I’m never giving directions like “this is the broader meaning.” It’s only helpful for them to work with points like “I want you to get this reaction out of him.” It’s only helpful to work with the actor on that minute level, and it’s for me to understand why I’m giving that direction and what I want the unspoken to be. We didn’t explicitly talk about it. I would direct them to be quiet for a moment. I’d tell Kieron not to talk and try to make Reed uncomfortable to fill in the space.
Perhaps this is born of the dangerous reputation Blue Film built on the festival circuit, but I was struck that the depictions of sexuality themselves weren’t particularly explicit. What was your calculus around how much of these acts to show without placing it in a purely conceptual realm?

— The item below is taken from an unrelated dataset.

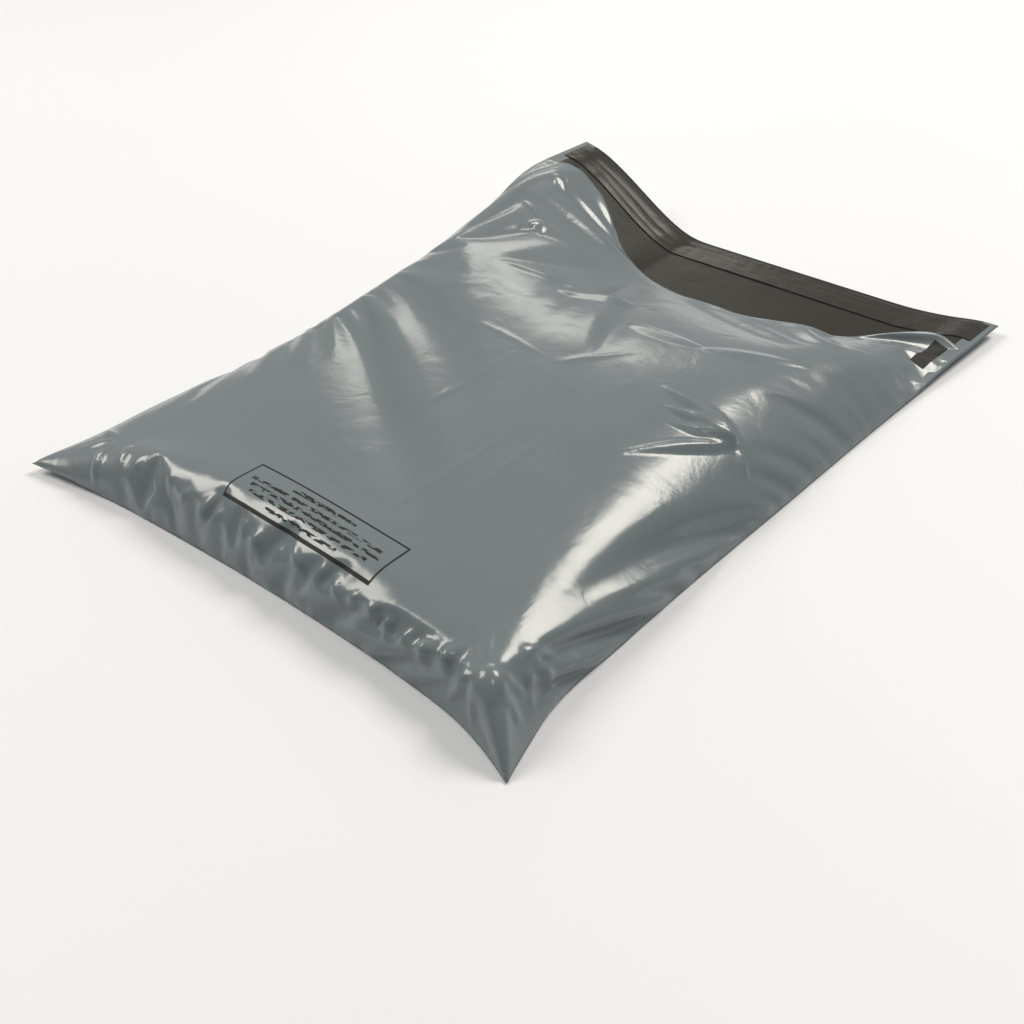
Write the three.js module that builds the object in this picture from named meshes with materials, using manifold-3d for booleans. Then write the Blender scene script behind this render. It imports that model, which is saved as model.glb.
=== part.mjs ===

One, I wanted people to be able to see the film. I wanted it to play in a theater where people could go see it. That’s a consideration. Two, I’m working with these two actors who are already being so vulnerable in performing these roles. I didn’t feel like nudity was warranted. I would never be opposed to it. In a lot of my influences, people are naked for half the movie! It’s not a prudish thing. It’s more that I’m working with these two guys who are being so vulnerable already in doing this. Do I want to make it that much harder for them for not that good of a reason? I could never truly justify asking either of them to go nude, so I didn’t.
So much of the film revolves around both characters questioning why they’re the way they are. It’s an unanswerable question in many ways, but in making Blue Film, did you feel closer to, if not explaining, at least understanding?
Where I ended with the film is where the film itself ends. You’re right, it’s very difficult to explain. You can talk about it as much as you want, and you will never get to the heart of it. But [discussing] does inform how you move forward, which is what happens to these characters at the end. But did I get closer to an explanation? No, but it wasn’t necessarily what I was trying to do. It was an exploration of this thing, and it only paints a picture of where we go from here. So, I didn’t get closer to [understanding], but it doesn’t really matter at the end of the day.